== DATASET SECTION
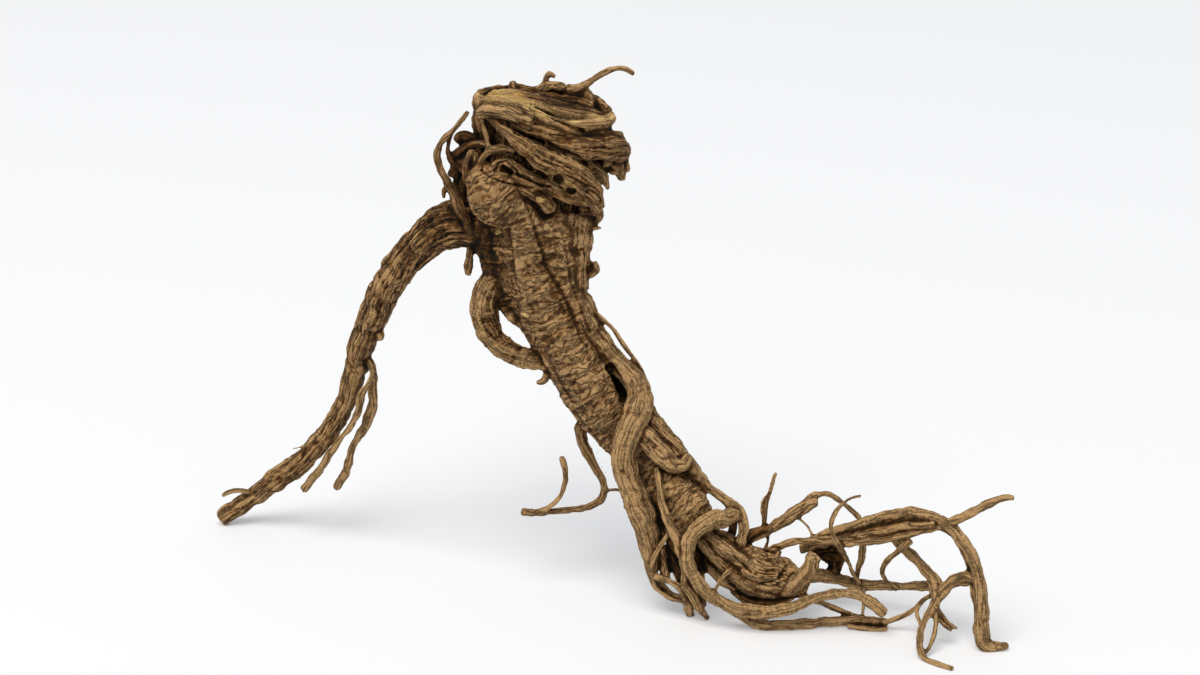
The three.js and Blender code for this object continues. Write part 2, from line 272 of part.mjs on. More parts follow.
    "hangingLeft": [[106.6, -85, -34, 1.2], [107.3, -89, -37, 1.05], [107.2, -93, -39.6, 0.95],
      [106.2, -97, -42.4, 0.9], [104.6, -100, -44.8, 0.85], [103, -101.6, -47, 0.85]],
    "hangingRight": [[107, -86, -35, 1], [110, -89.8, -36, 0.9], [112.4, -91.8, -36.6, 0.85],
      [114.3, -93.2, -37, 0.8]],
    "reachLeft": [[107, -82, -30, 1.1], [103.6, -83.8, -29.4, 0.95], [101, -86.5, -29, 0.9],
      [97.5, -88.8, -28, 0.9], [92.6, -90.8, -26.6, 0.9], [90, -91.3, -25.4, 1]],
    "floorSplit": [[79, -92.4, -26.4, 1], [86, -93.2, -27.6, 1.05], [92.2, -93.3, -27.7, 1]],
    "slopingRootlet": [[60, -80, -19.5, 1.6], [66.5, -83.4, -21.5, 1.15], [72, -85.4, -22, 1.05],
      [77, -87.4, -22.4, 1.05], [82, -89.3, -23, 1.05], [86, -90.8, -24.2, 1.05]],
    "darkUnderside": [[42, -81, -18, 1.4], [47.4, -84.4, -21, 1.3], [53.4, -85.4, -22.6, 1.3],
      [59.6, -84, -22, 1.2], [64.6, -80.6, -20, 1.3]],
    "hiddenToeA": [[51, -72, -13, 2.6], [53.6, -70.6, -5, 2], [55.6, -72.4, 3, 1.7], [57, -75.2, 8, 1.5],
      [58, -77, 11, 1.4]],
    "hiddenToeB": [[30, -61, -6, 2.8], [31.4, -69, -3, 2.1], [32, -75.4, 2, 1.6], [32.6, -79.2, 5.4, 1.4]],
  },
  "twigs": {
    "backLink": [[0.6, -50, 10.4, 0.85], [3.6, -48.8, 9.6, 0.75], [8, -49.3, 7, 0.75], [13, -50.4, 2.6, 0.8],
      [18.6, -50.6, -2, 0.8]],
    "twigLoop": [[52.4, -58.6, -8.4, 0.5], [51.6, -54.6, -8.6, 0.45], [52.2, -51.7, -8.6, 0.45],
      [54, -49.8, -8.2, 0.5]],
    "thinBrace": [[62.4, -57, -3.8, 0.6], [65.8, -59.8, -6, 0.55], [67.3, -62, -9.6, 0.55],
      [68.4, -65, -14.6, 0.6]],
    "shortStrut": [[84.4, -79.6, -13.4, 0.7], [84.3, -84, -18, 0.6], [84.1, -90, -23.6, 0.65]],
    "hangingFork": [[107.3, -89, -37, 0.75], [109.6, -91.8, -37.4, 0.7], [112.6, -93.8, -38, 0.65]],
    "backLace": [[103.8, -83.9, -29.4, 0.8], [101.5, -87, -31.6, 0.8], [102.2, -90.6, -36.6, 0.8],
      [103.4, -93, -41, 0.8]],
  },
};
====
Extract the complete data, matching each line exactly.

COMPLETED EXERCISE
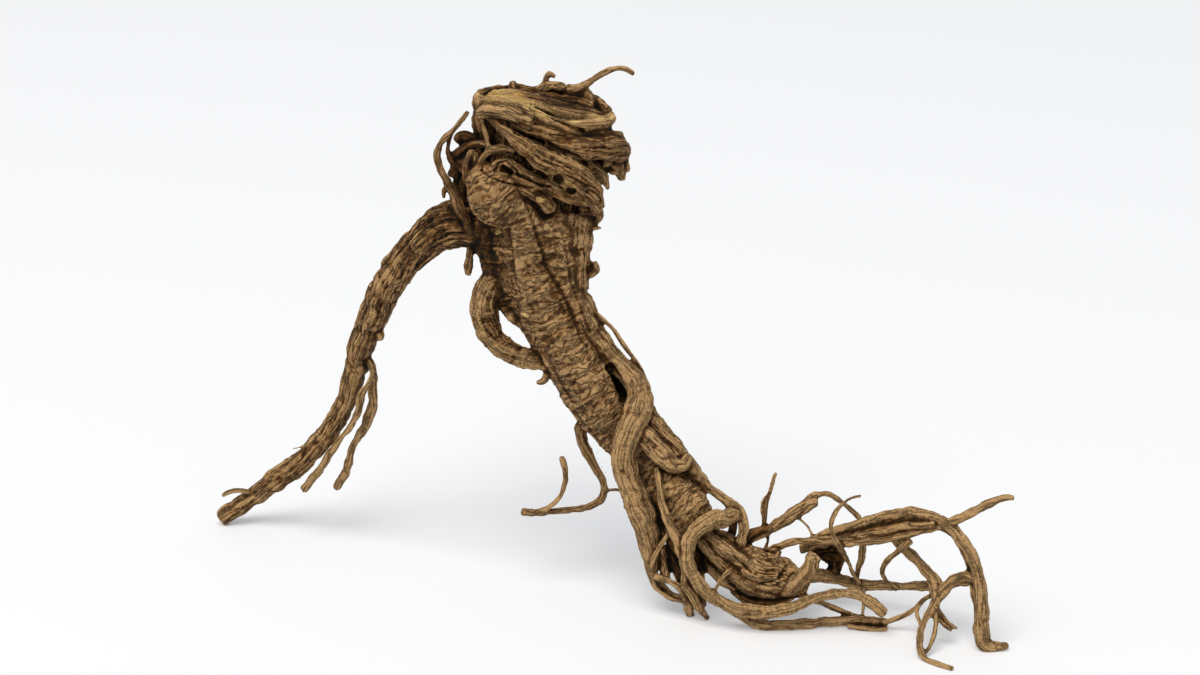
The three.js and Blender code for this object continues. Write part 2, from line 272 of part.mjs on. More parts follow.
    "hangingLeft": [[106.6, -85, -34, 1.2], [107.3, -89, -37, 1.05], [107.2, -93, -39.6, 0.95],
      [106.2, -97, -42.4, 0.9], [104.6, -100, -44.8, 0.85], [103, -101.6, -47, 0.85]],
    "hangingRight": [[107, -86, -35, 1], [110, -89.8, -36, 0.9], [112.4, -91.8, -36.6, 0.85],
      [114.3, -93.2, -37, 0.8]],
    "reachLeft": [[107, -82, -30, 1.1], [103.6, -83.8, -29.4, 0.95], [101, -86.5, -29, 0.9],
      [97.5, -88.8, -28, 0.9], [92.6, -90.8, -26.6, 0.9], [90, -91.3, -25.4, 1]],
    "floorSplit": [[79, -92.4, -26.4, 1], [86, -93.2, -27.6, 1.05], [92.2, -93.3, -27.7, 1]],
    "slopingRootlet": [[60, -80, -19.5, 1.6], [66.5, -83.4, -21.5, 1.15], [72, -85.4, -22, 1.05],
      [77, -87.4, -22.4, 1.05], [82, -89.3, -23, 1.05], [86, -90.8, -24.2, 1.05]],
    "darkUnderside": [[42, -81, -18, 1.4], [47.4, -84.4, -21, 1.3], [53.4, -85.4, -22.6, 1.3],
      [59.6, -84, -22, 1.2], [64.6, -80.6, -20, 1.3]],
    "hiddenToeA": [[51, -72, -13, 2.6], [53.6, -70.6, -5, 2], [55.6, -72.4, 3, 1.7], [57, -75.2, 8, 1.5],
      [58, -77, 11, 1.4]],
    "hiddenToeB": [[30, -61, -6, 2.8], [31.4, -69, -3, 2.1], [32, -75.4, 2, 1.6], [32.6, -79.2, 5.4, 1.4]],
  },
  "twigs": {
    "backLink": [[0.6, -50, 10.4, 0.85], [3.6, -48.8, 9.6, 0.75], [8, -49.3, 7, 0.75], [13, -50.4, 2.6, 0.8],
      [18.6, -50.6, -2, 0.8]],
    "twigLoop": [[52.4, -58.6, -8.4, 0.5], [51.6, -54.6, -8.6, 0.45], [52.2, -51.7, -8.6, 0.45],
      [54, -49.8, -8.2, 0.5]],
    "thinBrace": [[62.4, -57, -3.8, 0.6], [65.8, -59.8, -6, 0.55], [67.3, -62, -9.6, 0.55],
      [68.4, -65, -14.6, 0.6]],
    "shortStrut": [[84.4, -79.6, -13.4, 0.7], [84.3, -84, -18, 0.6], [84.1, -90, -23.6, 0.65]],
    "hangingFork": [[107.3, -89, -37, 0.75], [109.6, -91.8, -37.4, 0.7], [112.6, -93.8, -38, 0.65]],
    "backLace": [[103.8, -83.9, -29.4, 0.8], [101.5, -87, -31.6, 0.8], [102.2, -90.6, -36.6, 0.8],
      [103.4, -93, -41, 0.8]],
  },
};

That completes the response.